Note: These results are for all of Wired.com — stories, blogs, photo galleries, magazine content and the How-To Wiki. Product Reviews and Webmonkey are reported separately, but I’ve included the relevant data points for Webmonkey wherever there’s something interesting to point out.

Browsers:

  • Almost half of Wired.com’s readers are Firefox users. Mozilla’s open-source browser accounts for just over 48% of our web traffic. That’s far more than any other browser. Webmonkey’s audience skews a little higher, at around 55% using Firefox.
  • Firefox 3, which is over a year old, is the most popular browser among Wired.com readers by a very wide margin. Firefox 3.5, which was released three weeks ago, doesn’t show up until #23 in our rankings. We have more Chrome users than Firefox 3.5 users.
  • By contrast, just over a third of our readers with Safari are running the most recent version, and two thirds of our readers with Chrome have 2.0, the most recent version.
  • Internet Explorer 7 is the most popular version of Microsoft’s browser we see. The dreaded IE6 is the next most popular, then IE 8 in third. The people we have the most pity for are the poor souls running IE6 for AOL (#34 on the list).
  • The only version of Opera that shows up in our top 50 is Opera 10. Go early adopters!
  • Firefox 1.0 shows up at the bottom of the list, at #50.
  • The oldest browser within the top 50 is Netscape 7.0, which came out in 2002. Please, sir or madam, upgrade.

Operating Systems:

Not too many surprises here. Windows XP is number one, followed by Vista, then Mac OS X. Linux is fourth, followed by Windows 7.

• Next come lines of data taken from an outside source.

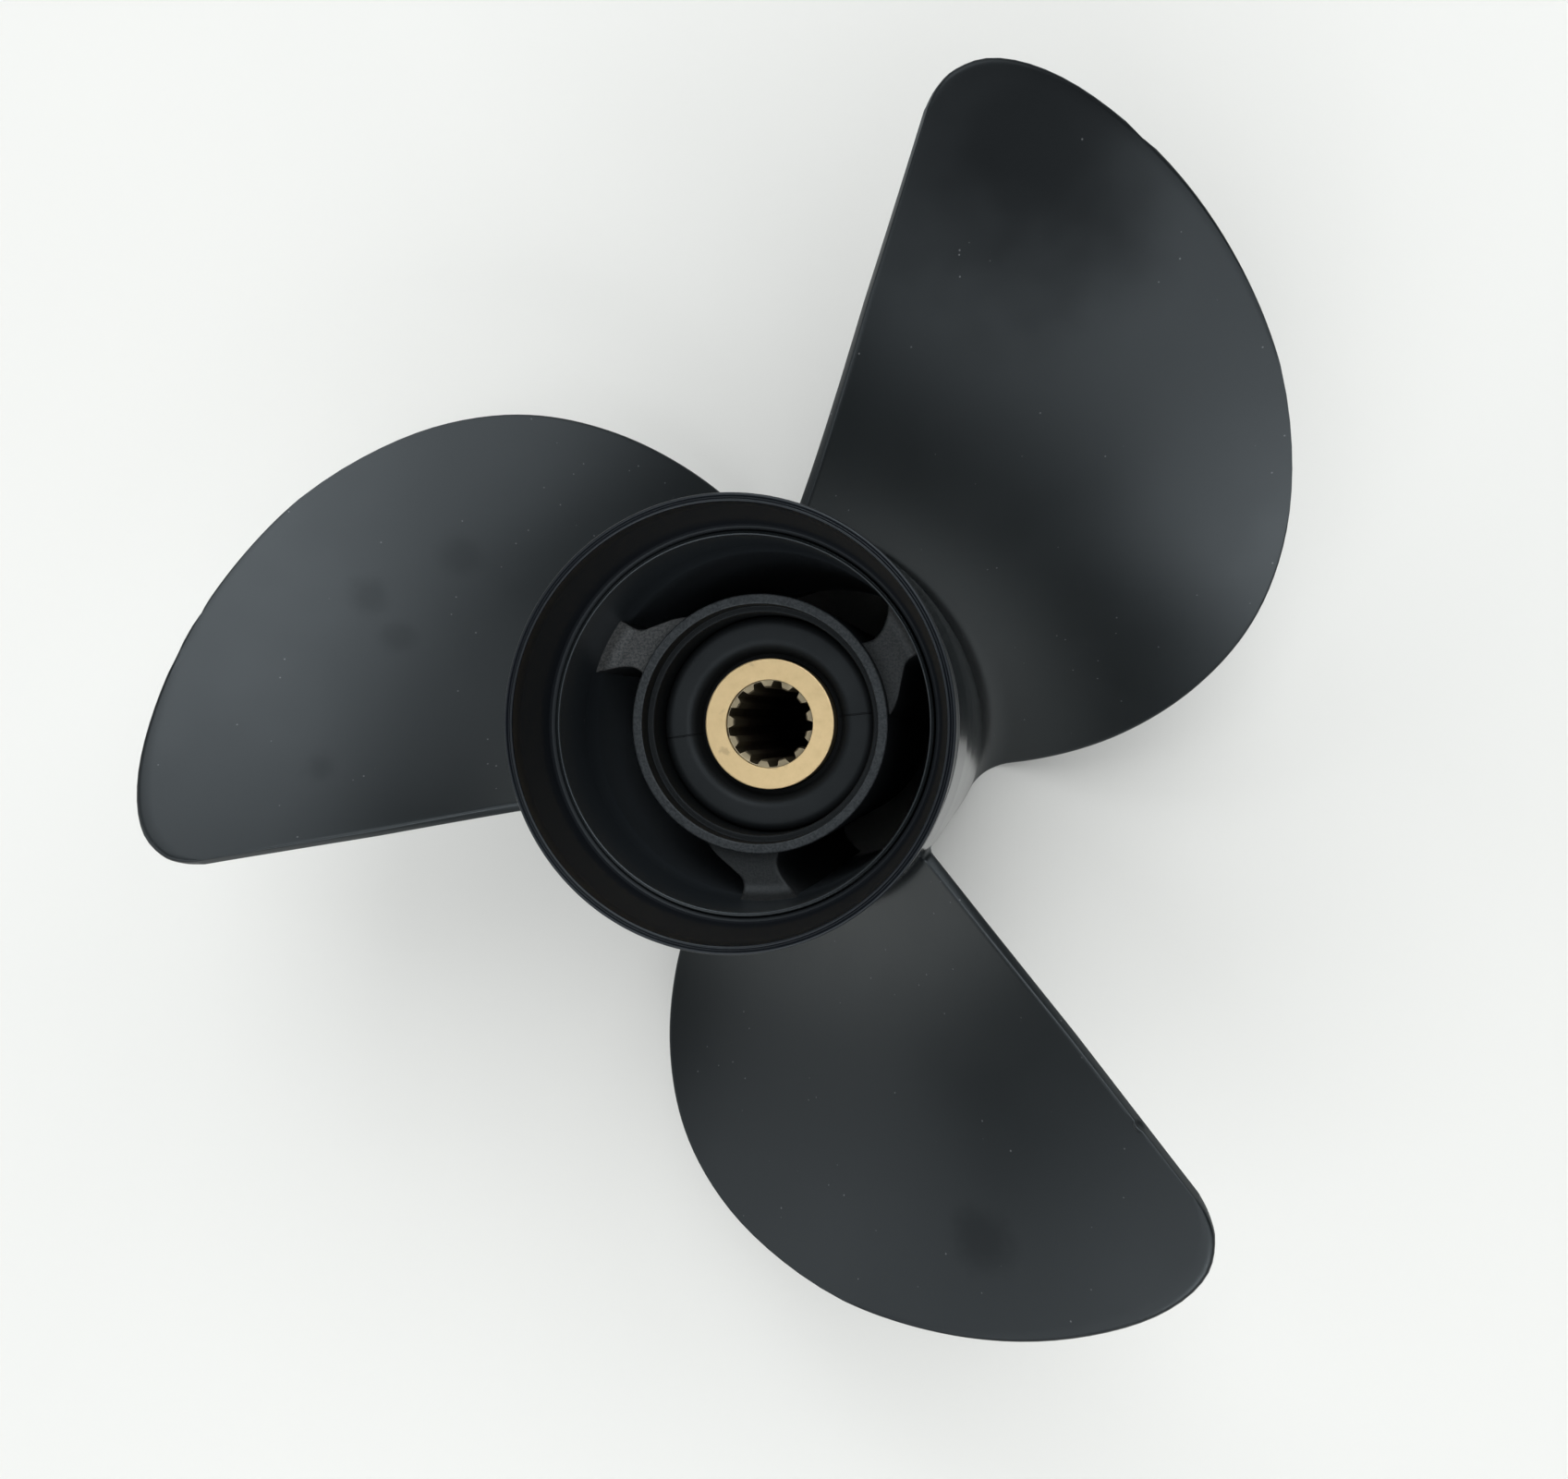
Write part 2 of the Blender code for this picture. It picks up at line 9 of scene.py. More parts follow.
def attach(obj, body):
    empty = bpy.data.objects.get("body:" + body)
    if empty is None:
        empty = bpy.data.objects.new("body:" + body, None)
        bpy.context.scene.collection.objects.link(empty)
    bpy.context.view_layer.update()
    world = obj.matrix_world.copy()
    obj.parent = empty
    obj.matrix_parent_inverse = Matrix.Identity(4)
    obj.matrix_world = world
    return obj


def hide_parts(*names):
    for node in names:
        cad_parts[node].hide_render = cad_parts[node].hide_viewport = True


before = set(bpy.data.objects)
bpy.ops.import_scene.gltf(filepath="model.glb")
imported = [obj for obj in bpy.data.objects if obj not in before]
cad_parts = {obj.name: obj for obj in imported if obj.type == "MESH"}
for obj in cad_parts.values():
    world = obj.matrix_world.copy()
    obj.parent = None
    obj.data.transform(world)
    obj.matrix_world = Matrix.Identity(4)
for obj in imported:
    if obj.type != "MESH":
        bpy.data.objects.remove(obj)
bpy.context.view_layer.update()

MM = 0.001
SEAM = 0.3 * MM

# Barrel; its crowned outside is given as radius and height in mm
HUB_LENGTH = 173.0 * MM
BARREL_CROWN = ((49.1, 0.0), (49.8, 60.0), (50.4, 100.0), (50.5, 118.0), (50.0, 134.0), (48.8, 147.7))
BARREL_END_Z = 147.7 * MM
CROWN_ROUNDING = 25.0 * MM
BORE_FRONT_RADIUS = 44.4 * MM
BORE_NECK_RADIUS = 42.2 * MM
BORE_NECK_Z = 128.0 * MM
BORE_NECK_ROUNDING = 20.0 * MM
BORE_TURNED_Z = 136.0 * MM
SPIGOT_RADIUS = 43.7 * MM
SPIGOT_LIP_RADIUS = 42.7 * MM
SPIGOT_END_Z = 155.8 * MM

# Flared ring
RING_RADIUS = 48.8 * MM
RING_FLARE_FRONT_Z = 158.0 * MM
RING_FLARE_BACK_Z = 168.0 * MM
RING_SEAT_END_Z = 154.8 * MM
RING_THROAT_RADIUS = 44.75 * MM
RING_MOUTH_Z = 168.5 * MM
RIM_RADIUS = 49.6 * MM
RIM_MOUTH_RADIUS = 47.6 * MM
RIM_GROOVE_WIDTH = 0.9 * MM
RIM_GROOVE_DEPTH = 0.6 * MM

# Inner tube, ribs, bush and sleeve; a rib's sides are given as radius in mm and angle
INNER_HUB_RADIUS = 31.3 * MM
INNER_HUB_FRONT_Z = 4.0 * MM
INNER_HUB_END_Z = 135.2 * MM
INNER_HUB_WALL = 2.5 * MM
BUSH_SEAT_RADIUS = 27.2 * MM
BUSH_SEAT_END_Z = 130.0 * MM
SHOULDER_RADIUS = 21.0 * MM
SHOULDER_THICKNESS = 6.0 * MM
RIB_COUNT = 3
RIB_LOW_SIDE = ((29.0, -2.0), (33.0, 7.5), (36.0, 17.5), (39.0, 23.0), (46.0, 23.5))
RIB_HIGH_SIDE = ((29.0, 41.0), (33.0, 37.0), (36.0, 37.0), (40.0, 40.0), (46.0, 46.5))
RIB_FRONT_Z = 12.0 * MM
RIB_END_Z = 131.0 * MM
RIB_EDGE = 0.7 * MM
RIB_END_FILLET = 3.5 * MM
RIB_END_FACING = 0.3
BUSH_END_Z = 122.0 * MM
BUSH_EDGE_RADIUS = 2.4 * MM
BUSH_FRONT_EDGE = 1.5 * MM
BUSH_HOLLOW_DEPTH = 6.0 * MM
BUSH_HOLLOW_WIDTH = 2.4 * MM
SLEEVE_RADIUS = 16.4 * MM
SLEEVE_FRONT_Z = 7.0 * MM
SLEEVE_END_Z = 120.8 * MM
SLEEVE_EDGE = 0.3 * MM
MOUTH_EDGE = 0.12 * MM
TOOTH_COUNT = 13
TOOTH_TIP_RADIUS = 9.2 * MM
TOOTH_ROOT_RADIUS = 10.8 * MM
TOOTH_ANGLE = 94.0
TOOTH_SHAPE = ((-0.30, 1.0), (-0.26, 0.6), (-0.21, 0.12), (-0.17, 0.0), (0.0, 0.0), (0.17, 0.0),
               (0.21, 0.12), (0.26, 0.6), (0.30, 1.0), (0.40, 1.0), (0.5, 1.0), (0.6, 1.0))
MOUTH_RADIUS = 11.0 * MM
MOUTH_DEPTH = 1.5 * MM

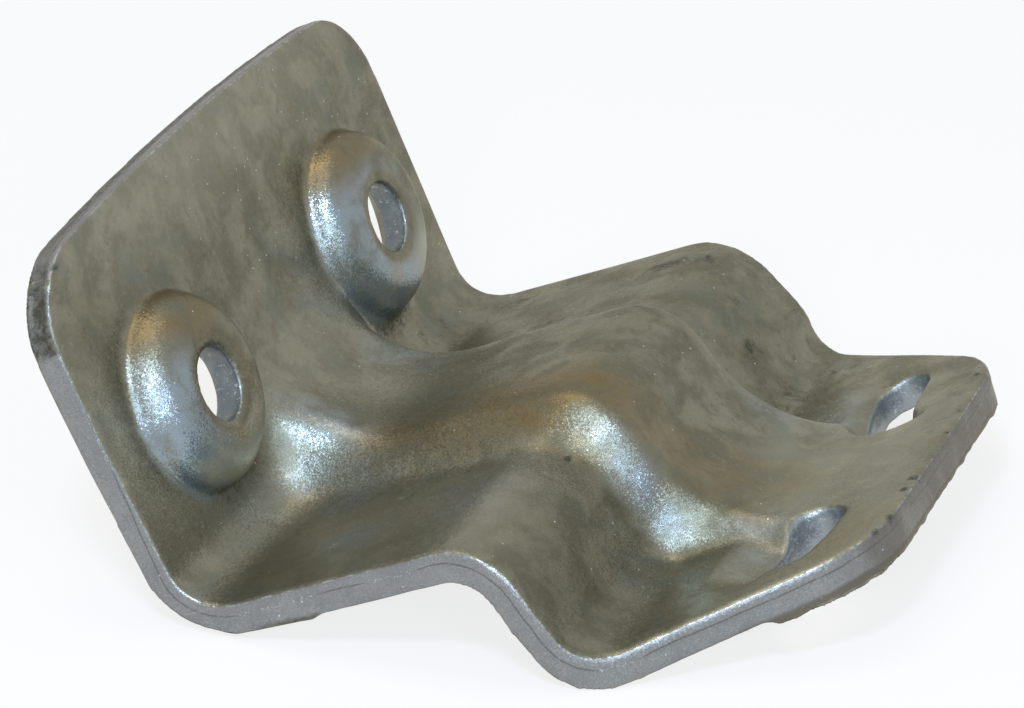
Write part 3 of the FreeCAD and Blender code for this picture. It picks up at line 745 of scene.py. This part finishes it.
def hole_wall(n, t):
    """Walls of the holes and slots: bluish grey, with painted glints and, in the slots, painted lighting from
    below.
    """
    hollow = n.mix(n.ramp(t.cloud, 0.35, 0.65), *HOLLOW)
    # Painted lighting: the slot walls lighter, as if lit from the floor below.
    hollow = n.mix(n.attribute("painted_light"), hollow, HOLLOW_PAINTED_LIGHT)
    painted_glint = n.ramp(n.plus(t.speck, n.times(t.grain, 0.5)), 0.86, 0.96)
    return n.mix(painted_glint, hollow, HOLLOW_PAINTED_GLINT)


def edge_highlight_dust_and_scratches(n, t, colour, cut, deep):
    """A painted highlight along the upper lip of the sheared faces, sparse bright dust and sparse scratches.
    """
    lip = n.times(n.ramp(cut, 0.10, 0.35), n.ramp(cut, 0.85, 0.50))
    lip = n.times(lip, n.ramp(deep, 1.1, 0.5))
    lip = n.times(lip, n.ramp(n.plus(t.speck, n.times(t.cloud, 0.6)), 0.74, 0.92))
    colour = n.mix(n.times(lip, 0.5), colour, LIP_PAINTED_HIGHLIGHT)
    dots = n.cells(t.mm, 0.42)
    few = n.math("GREATER_THAN", n.split(dots.outputs["Color"]), 0.62)
    dust = n.times(n.ramp(dots.outputs["Distance"], 0.075, 0.045), few)
    colour = n.mix(n.times(dust, 0.8), colour, DUST)
    lines = [n.ramp(n.noise(n.stretch(t.mm, *one), 1.0, 2, 0.5), 0.69, 0.73) for one in SCRATCH_SETS]
    scratch = n.math("MAXIMUM", n.math("MAXIMUM", lines[0], lines[1]), lines[2])
    scratch = n.times(scratch, n.ramp(t.broad, 0.42, 0.6))
    return n.mix(n.times(scratch, 0.35), colour, SCRATCH)


def crystal_normal(n, t):
    """Fine bumps, and crystals of zinc that each lean their own way, which glitters in the highlights."""
    lean = n.vector("SUBTRACT", n.cells(t.mm, 5.2).outputs["Color"], (0.5, 0.5, 0.5))
    height = n.times(n.noise(t.mm, 0.15, 2), 0.05)
    height = n.plus(height, n.times(n.noise(t.mm, 0.85, 3, 0.7), 0.040))
    height = n.plus(height, n.times(n.noise(t.mm, 3.2, 1), 0.018))
    bump = n.new("ShaderNodeBump")
    bump.inputs["Strength"].default_value = 1.0
    bump.inputs["Distance"].default_value = 0.001
    n.link(height, bump.inputs["Height"])
    return n.vector("NORMALIZE", n.vector("ADD", bump.outputs[0], n.vector("SCALE", lean, 0.22)))


def zinc_material():
    mat = bpy.data.materials.new("weathered_zinc_with_painted_lighting")
    mat.use_nodes = True
    n = Nodes(mat.node_tree)
    out = n.new("ShaderNodeOutputMaterial")
    bsdf = n.new("ShaderNodeBsdfPrincipled")
    n.link(bsdf.outputs[0], out.inputs["Surface"])
    t = zinc_textures(n)
    cut, deep = n.attribute("cut"), n.attribute("deep")
    highlight_paint, dirt_and_shade = painted_highlight_weight(n, t), dirt_and_shade_mask(n, t)

    face = sheared_face(n, t, deep, dirt_and_shade)
    face = n.mix(n.times(n.attribute("inside"), 0.9), face, hole_wall(n, t))
    colour = n.mix(n.ramp(cut, 0.30, 0.70), zinc_coat(n, t, highlight_paint, dirt_and_shade), face)
    n.link(edge_highlight_dust_and_scratches(n, t, colour, cut, deep), bsdf.inputs["Base Color"])

    rough = n.ramp(t.tone, 0.35, 0.7, 0.40, 0.30)
    rough = n.plus(rough, n.times(dirt_and_shade, 0.2))
    rough = n.plus(rough, n.times(n.attribute("torn"), 0.3))
    rough = n.plus(rough, n.times(n.attribute("painted_shade"), 0.12))
    rough = n.math("SUBTRACT", rough, n.times(highlight_paint, 0.10), True)
    n.link(rough, bsdf.inputs["Roughness"])
    bsdf.inputs["Metallic"].default_value = 0.8
    bsdf.inputs["Specular Tint"].default_value = METAL_TINT
    n.link(crystal_normal(n, t), bsdf.inputs["Normal"])
    return mat


plate.data.materials.append(zinc_material())


def seen_directly(n):
    """1 for the camera and for mirror-like and clear views, which show the white backdrop."""
    path = n.new("ShaderNodeLightPath")
    seen = n.math("MAXIMUM", path.outputs["Is Camera Ray"], path.outputs["Is Glossy Ray"])
    return n.math("MAXIMUM", seen, path.outputs["Is Transmission Ray"])


def laid_floor(low):
    """A square across the plate's resting direction, just below its lowest point."""
    half = 2.0
    clearance = 0.0001
    mesh = bpy.data.meshes.new("floor")
    corners = [(-half, -half, 0), (half, -half, 0), (half, half, 0), (-half, half, 0)]
    mesh.from_pydata(corners, [], [(0, 1, 2, 3)])
    square = bpy.data.objects.new("floor", mesh)
    bpy.context.scene.collection.objects.link(square)
    turned = REST_NORMAL.to_track_quat("Z", "Y").to_matrix().to_4x4()
    square.matrix_world = Matrix.Translation(REST_NORMAL * (low - clearance)) @ turned
    return square


def floor_material():
    """White paper that takes a faint shadow, and is clear from below."""
    mat = bpy.data.materials.new("floor")
    mat.use_nodes = True
    n = Nodes(mat.node_tree)
    out = n.new("ShaderNodeOutputMaterial")
    diffuse = n.new("ShaderNodeBsdfDiffuse")
    diffuse.inputs["Color"].default_value = (0.86, 0.86, 0.86, 1)
    white = n.new("ShaderNodeEmission")
    white.inputs["Strength"].default_value = 1.0
    veil = n.new("ShaderNodeMixShader")
    n.link(n.times(seen_directly(n), 0.80), veil.inputs[0])
    n.link(diffuse.outputs[0], veil.inputs[1])
    n.link(white.outputs[0], veil.inputs[2])
    clear = n.new("ShaderNodeBsdfTransparent")
    sides = n.new("ShaderNodeMixShader")
    n.link(n.new("ShaderNodeNewGeometry").outputs["Backfacing"], sides.inputs[0])
    n.link(veil.outputs[0], sides.inputs[1])
    n.link(clear.outputs[0], sides.inputs[2])
    n.link(sides.outputs[0], out.inputs["Surface"])
    return mat


def light_world():
    """White where it is seen directly, and dimmer where it lights the plate."""
    world = bpy.data.worlds.new("studio")
    bpy.context.scene.world = world
    world.use_nodes = True
    n = Nodes(world.node_tree)
    out = n.new("ShaderNodeOutputWorld")
    background = n.new("ShaderNodeBackground")
    n.link(n.ramp(seen_directly(n), 0.0, 1.0, 0.55, 1.0), background.inputs["Strength"])
    n.link(background.outputs[0], out.inputs["Surface"])


def area_light(name, toward, distance, size, power, color):
    """A round lamp that faces a point 30 mm above the origin, from the direction toward."""
    data = bpy.data.lights.new(name, "AREA")
    data.shape = "DISK"
    data.size = size
    data.energy = power
    data.color = color
    lamp = bpy.data.objects.new(name, data)
    bpy.context.scene.collection.objects.link(lamp)
    aim = Vector(toward).normalized()
    lamp.location = aim * distance + Vector((0, 0, 0.03))
    lamp.rotation_euler = (-aim).to_track_quat("-Z", "Y").to_euler()


def photo_camera():
    """Camera at the photograph's viewing angle."""
    data = bpy.data.cameras.new("camera")
    data.sensor_width = 36.0
    data.lens = 182.2
    cam = bpy.data.objects.new("camera", data)
    bpy.context.scene.collection.objects.link(cam)
    right = Vector((0.85901, 0.34654, -0.37684)).normalized()
    down = Vector((-0.23315, -0.39051, -0.89059))
    down = (down - right * down.dot(right)).normalized()
    back = right.cross(-down)
    spot = Vector((0.35384, -0.68243, 0.23991))
    cam.matrix_world = Matrix((
        (right.x, -down.x, back.x, spot.x),
        (right.y, -down.y, back.y, spot.y),
        (right.z, -down.z, back.z, spot.z),
        (0, 0, 0, 1),
    ))
    return cam


# The plate lies as in the photograph, on the heel of the first bend and the toe of the last.
floor = laid_floor(float((co @ np.array(REST_NORMAL)).min()) / 1000)
floor.data.materials.append(floor_material())
light_world()
area_light("window", (0.39, -0.60, 0.69), 0.95, 0.17, 5.2, (0.60, 0.78, 1.0))
area_light("window_low", (0.33, -0.90, 0.24), 1.0, 0.28, 2.9, (0.62, 0.80, 1.0))
area_light("window_side", (0.71, -0.67, 0.20), 1.0, 0.20, 1.5, (0.60, 0.78, 1.0))
area_light("ceiling", (0.12, 0.1, 0.95), 1.0, 0.55, 2.0, (1.0, 0.84, 0.66))
bpy.context.scene.camera = photo_camera()
bpy.context.scene.view_settings.view_transform = "Standard"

Yes, Wired.com sees more Linux users than Windows 7 users. It’s the same on Webmonkey. Be fair — Windows 7 isn’t even out yet.

And speaking of Be, there’s some funky old junk out there surfing the tubes! This is the bottom bracket in our breakdown of top 30 operating systems:

22. OS/2
23. AIX
24. HP-UX
25. BeOS
26. Amiga OS
27. IRIX
28. Windows 9x/NT
29. VMS
30. OSF/1

Kudos to the BeOS holdouts — does NetPositive have JavaScript yet? And Huzzahs to the Amiga faithful! For the uninitiated, “Huzzah” is what they say at renaissance faires when you tip the beer wench. If you had an Amiga, you’d know that.

But, wow… IRIX? VMS? Windows NT? Anyone who wants to lay claim to those, please do so in the comments.